(Problem) Quote the listing below in its entirety.

>> Begin Dataset section

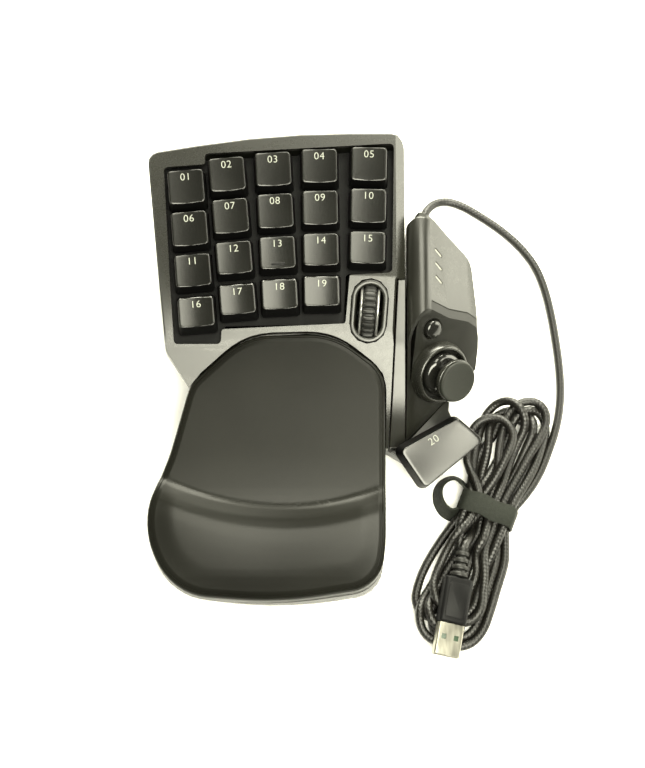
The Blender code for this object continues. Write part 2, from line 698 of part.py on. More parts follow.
def build_thumb_shell(frames):
    panel = frames["panel"]
    shell = thumb_block("thumb_shell", frames, 0.0)
    shell.hide_render = False
    shell.display_type = "TEXTURED"
    shader = shell.data.materials[0].node_tree.nodes["Principled BSDF"]
    shader.inputs["Base Color"].default_value = (*SHELL_PLASTIC[0], 1)
    above = box((-80, -80, -PANEL_THICK - GAP), (80, 80, 80))
    combine(shell, helper("cut_panel_seat", above, panel), "DIFFERENCE")
    combine(shell, thumb_block("cut_thumb_shell", frames, 2.2), "DIFFERENCE")
    add_boss(shell, 2, frames)
    for number in range(3):
        slot = helper("cut_light_slot", box((-2.6, -0.7, -6), (2.6, 0.7, 6)), frames["root"])
        place_light(slot, number)
        combine(shell, slot, "DIFFERENCE")
    smooth(shell)
    full = thumb_block("keep_panel", frames, 0.0)
    plate = piece("thumb_panel", box((-60, -60, -PANEL_THICK), (60, 60, 0)), CAP_PLASTIC, panel)
    combine(plate, full, "INTERSECT")
    hole = helper("cut_pad_hole", turned([(PAD_HOLE, -5), (PAD_HOLE, 5)], 20), panel)
    combine(plate, hole, "DIFFERENCE")
    seat = turned([(BUTTON_RADIUS + 0.5, -5), (BUTTON_RADIUS + 0.5, -0.9), (5.6, 0.4)], 20)
    combine(plate, helper("cut_button_hole", seat, panel, (*BUTTON_AT, 0)), "DIFFERENCE")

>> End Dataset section

(Output of the exercise)
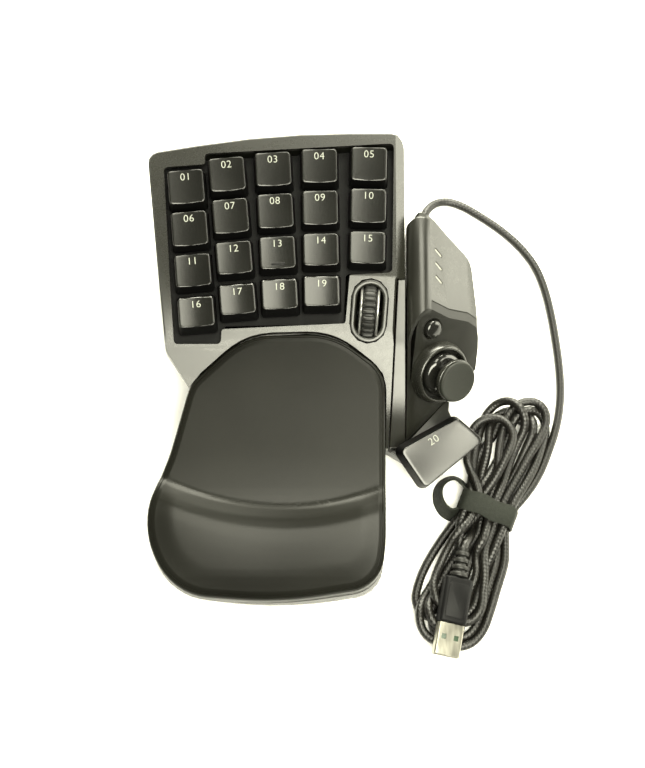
The Blender code for this object continues. Write part 2, from line 698 of part.py on. More parts follow.
def build_thumb_shell(frames):
    panel = frames["panel"]
    shell = thumb_block("thumb_shell", frames, 0.0)
    shell.hide_render = False
    shell.display_type = "TEXTURED"
    shader = shell.data.materials[0].node_tree.nodes["Principled BSDF"]
    shader.inputs["Base Color"].default_value = (*SHELL_PLASTIC[0], 1)
    above = box((-80, -80, -PANEL_THICK - GAP), (80, 80, 80))
    combine(shell, helper("cut_panel_seat", above, panel), "DIFFERENCE")
    combine(shell, thumb_block("cut_thumb_shell", frames, 2.2), "DIFFERENCE")
    add_boss(shell, 2, frames)
    for number in range(3):
        slot = helper("cut_light_slot", box((-2.6, -0.7, -6), (2.6, 0.7, 6)), frames["root"])
        place_light(slot, number)
        combine(shell, slot, "DIFFERENCE")
    smooth(shell)
    full = thumb_block("keep_panel", frames, 0.0)
    plate = piece("thumb_panel", box((-60, -60, -PANEL_THICK), (60, 60, 0)), CAP_PLASTIC, panel)
    combine(plate, full, "INTERSECT")
    hole = helper("cut_pad_hole", turned([(PAD_HOLE, -5), (PAD_HOLE, 5)], 20), panel)
    combine(plate, hole, "DIFFERENCE")
    seat = turned([(BUTTON_RADIUS + 0.5, -5), (BUTTON_RADIUS + 0.5, -0.9), (5.6, 0.4)], 20)
    combine(plate, helper("cut_button_hole", seat, panel, (*BUTTON_AT, 0)), "DIFFERENCE")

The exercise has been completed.